• What to do: Using the listing below, set down each line from the line containing "key: shape for" through the line containing "points = [vertex.co", both ends included, exactly and with nothing added.

• Data:
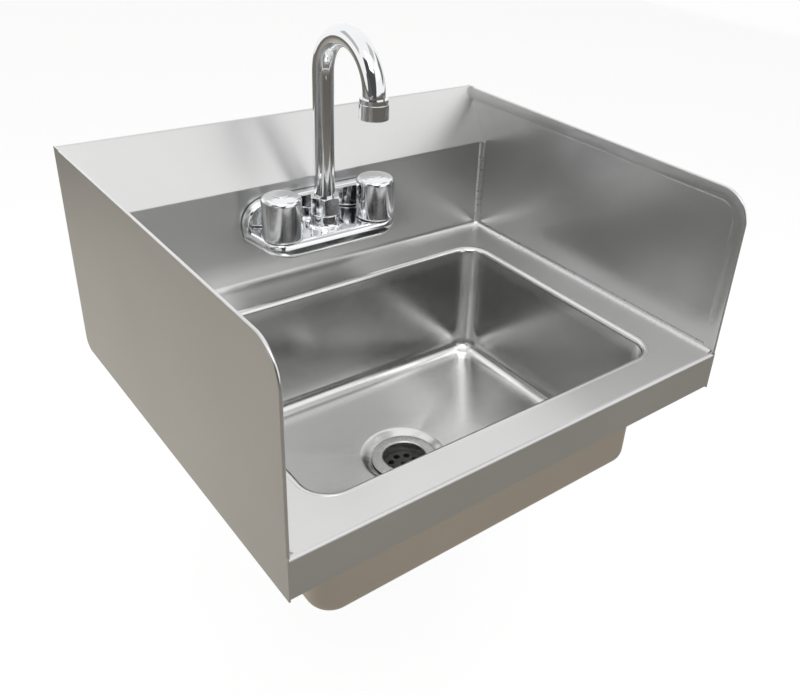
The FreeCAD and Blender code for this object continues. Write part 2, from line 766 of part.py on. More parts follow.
def handle_cap(x):
    """The plain button that covers one handle's screw."""
    top = shelf_top + handle_gap + handle_height + cap_edge
    return turned([(0, top - cap_height), (cap_radius, top - cap_height), (cap_radius, top), (0, top)],
                  {2: cap_edge}, x, handle_place)


def save(name, shape):
    """Write one piece, moved so that the origin is the centre of the hanger's screw row."""
    placed = shape.translated(point(0, 0, -screw_row_height))
    placed.exportStep("parts/" + name + ".step")
    print(name, "solids", len(placed.Solids), "valid", placed.isValid(), "volume", round(placed.Volume, 1))


def sink_pieces():
    """The folded and drawn sheet metal, the hanger and the drain."""
    pieces = {
        "deck_and_backsplash": deck_and_backsplash(),
        "left_side_splash": side_splash(-1),
        "right_side_splash": side_splash(1),
        "bowl": bowl(),
        "wall_hanger": wall_hanger(),
        "drain_body": drain_body(),
        "drain_grid": drain_grid(),
    }
    pieces.update(drain_fasteners())
    return pieces


def faucet_pieces():
    """The faucet's body, spout and aerator."""
    thrust_washer, spout_nut = spout_swivel()
    housing, insert, washer = aerator()
    return {
        "faucet_body": faucet_body(),
        "faucet_gasket": faucet_gasket(),
        "gooseneck_spout": gooseneck_spout(),
        "spout_o_rings": spout_o_rings(),
        "spout_thrust_washer": thrust_washer,
        "spout_nut": spout_nut,
        "aerator_housing": housing,
        "aerator_insert": insert,
        "aerator_washer": washer,
    }


def valve_pieces(name, side):
    """Everything that belongs to one side of the faucet, hot or cold."""
    x = side * valve_offset
    shank_washer, shank_nut = shank_fasteners(side)
    seal, fixed, turning = valve_discs(x)
    pieces = {
        "inlet_shank": inlet_shank(side),
        "inlet_washer": shank_washer,
        "inlet_lock_nut": shank_nut,
        "valve_seal": seal,
        "valve_fixed_disc": fixed,
        "valve_turning_disc": turning,
        "valve_bonnet": valve_bonnet(x),
        "valve_stem": valve_stem(x),
        "handle": handle(x),
        "handle_screw": handle_screw(x),
        "handle_cap": handle_cap(x),
    }
    return {name + "_" + key: shape for key, shape in pieces.items()}


def main():
    os.makedirs("parts", exist_ok=True)
    pieces = sink_pieces()
    pieces.update(faucet_pieces())
    pieces.update(valve_pieces("hot", -1))
    pieces.update(valve_pieces("cold", 1))
    for name, shape in pieces.items():
        save(name, shape)


main()
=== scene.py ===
"""A wall-hung hand wash sink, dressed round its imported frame.

The file is laid out as an add-on: settings that a user would change, one operator for each piece or
group of like pieces, and a panel that lists them. Lengths are metres, and a setting's default is
written in millimetres. X runs to the right of a person at the sink, Y into the wall and Z up; the
origin is the centre of the hanger's screw row on the wall.
"""

import math

import bmesh
import bpy
import numpy as np
from bpy.props import FloatProperty, FloatVectorProperty, PointerProperty
from mathutils import Matrix, Vector


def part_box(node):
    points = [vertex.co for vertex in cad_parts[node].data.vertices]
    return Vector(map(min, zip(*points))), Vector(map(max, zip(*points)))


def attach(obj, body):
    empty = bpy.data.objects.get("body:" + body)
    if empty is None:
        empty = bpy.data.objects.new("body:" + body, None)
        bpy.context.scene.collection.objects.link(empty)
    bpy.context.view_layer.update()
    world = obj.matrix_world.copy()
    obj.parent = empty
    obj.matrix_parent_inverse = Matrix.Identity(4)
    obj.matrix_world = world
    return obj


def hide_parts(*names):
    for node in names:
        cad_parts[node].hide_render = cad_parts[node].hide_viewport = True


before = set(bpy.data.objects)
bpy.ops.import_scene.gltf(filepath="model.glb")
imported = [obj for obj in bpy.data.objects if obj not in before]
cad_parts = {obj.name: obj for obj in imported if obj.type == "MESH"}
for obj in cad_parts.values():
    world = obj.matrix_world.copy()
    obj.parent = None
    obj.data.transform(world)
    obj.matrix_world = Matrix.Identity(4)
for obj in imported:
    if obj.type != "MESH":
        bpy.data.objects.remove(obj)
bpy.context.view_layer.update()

bl_info = {
    "name": "Hand wash sink",
    "version": (1, 0, 0),
    "blender": (4, 5, 0),
    "location": "View3D > Sidebar > Hand sink",
    "description": "Builds the pieces and finishes of a wall-hung hand wash sink",
    "category": "Add Mesh",
}

MM = 0.001
ROOT = "sink_body"
SIDES = {"hot": -1, "cold": 1}
PALE = (1.0, 1.0, 1.0)
THREAD_DEPTH = 1.1 * MM
QUARTER = math.pi / 2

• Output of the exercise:
    return {name + "_" + key: shape for key, shape in pieces.items()}


def main():
    os.makedirs("parts", exist_ok=True)
    pieces = sink_pieces()
    pieces.update(faucet_pieces())
    pieces.update(valve_pieces("hot", -1))
    pieces.update(valve_pieces("cold", 1))
    for name, shape in pieces.items():
        save(name, shape)


main()
=== scene.py ===
"""A wall-hung hand wash sink, dressed round its imported frame.

The file is laid out as an add-on: settings that a user would change, one operator for each piece or
group of like pieces, and a panel that lists them. Lengths are metres, and a setting's default is
written in millimetres. X runs to the right of a person at the sink, Y into the wall and Z up; the
origin is the centre of the hanger's screw row on the wall.
"""

import math

import bmesh
import bpy
import numpy as np
from bpy.props import FloatProperty, FloatVectorProperty, PointerProperty
from mathutils import Matrix, Vector


def part_box(node):
    points = [vertex.co for vertex in cad_parts[node].data.vertices]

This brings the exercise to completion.